Now let us write an expression for the maximum acceleration reached by block 2 in the harmonic motion. For a harmonic motion of amplitude \(A\) the position of block 2 \(x\) can be described by the equation dependent on time \(t\) as

\begin{equation}
\label{xt}
x(t)=A\sin(\omega t+\delta),
\end{equation}

where \(\omega\) is the angular frequency of the motion and \(\delta\) is the phase angle, determined by the initial conditions of the problem. Since the \(\ \sin\) function has values between -1 and 1, then the greatest displacement from the origin is precisely the amplitude \(A\).

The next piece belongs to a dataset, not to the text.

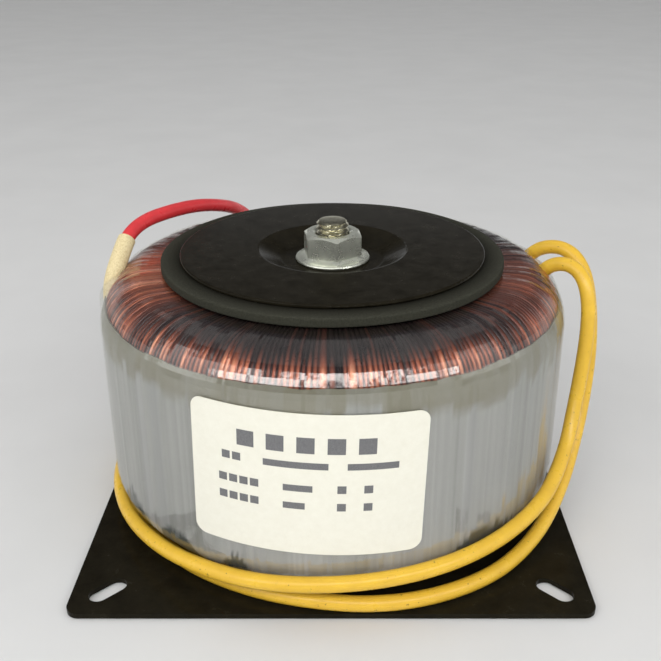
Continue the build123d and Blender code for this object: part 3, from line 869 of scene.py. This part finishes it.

To find the velocity we must derive with respect to time the expression in \eqref{xt} to obtain

\begin{equation}
v(t)=\frac{dx(t)}{dt},
\end{equation}

\begin{equation}
v(t)=\dfrac{d}{dt}\left(A\sin(\omega t +\delta)\right)
\end{equation}

\begin{equation}
\label{vt}
v(t)=-A\omega \cos(\omega t +\delta).
\end{equation}

To find the acceleration we must derive with respect to time the expression in \eqref{vt} to obtain

\begin{equation}
a(t)=\frac{dv(t)}{dt},
\end{equation}

\begin{equation}
a(t)=\dfrac{d}{dt}\left(-A\omega\cos(\omega t +\delta)\right)
\end{equation}

\begin{equation}
\label{at}
a(t)=-A\omega^2 \sin(\omega t +\delta).
\end{equation}

From the expression in equation \eqref{at} we can see that the maximum value of the acceleration is \(A\omega^2\) explicitly

\begin{equation}
\label{a2xmax}
a_{x2\text{max}}=A\omega^2.
\end{equation}

We seek that the blocks move as a whole, that is, the block 1 does not slip. Then, as we have said before, the accelerations of both blocks must be the same. In particular, the maximum accelerations must be the same

\begin{equation}
\label{equal}
a_{x1\text{max}}=a_{x2\text{max}}.
\end{equation}

Using the results from equations \eqref{ax1max} and \eqref{a2xmax} into equation \eqref{equal} we get

\begin{equation}
\mu_s g= A\omega^2,
\end{equation}

where we can solve for \(A\) so we can write

\begin{equation}
\label{ampli}
A=\frac{\mu_s g}{\omega^2}.
\end{equation}

The only unknown is \(\omega\) which can be expressed in terms of the period \(T\), a known quantity in the problem, as

\begin{equation}
\label{omega}
\omega=\frac{2\pi}{T}.
\end{equation}

Using the expression for \(\omega\) given in equation \eqref{omega} into equation \eqref{ampli} we finally obtain the maximum amplitude such that the block on top does not slip

\begin{equation}
A=\frac{\mu_s g}{\left(\frac{2\pi}{T}\right)^2}.
\end{equation}

which numerically is

\begin{equation}
A=\frac{0.7 (9.81\,\text{m/s}^2)}{\left(\frac{2\pi}{0.3\,\text{s}}\right)^2},
\end{equation}

\begin{equation}
A\approx 0.0156\,\text{m}=1.56\,\text{cm}.
\end{equation}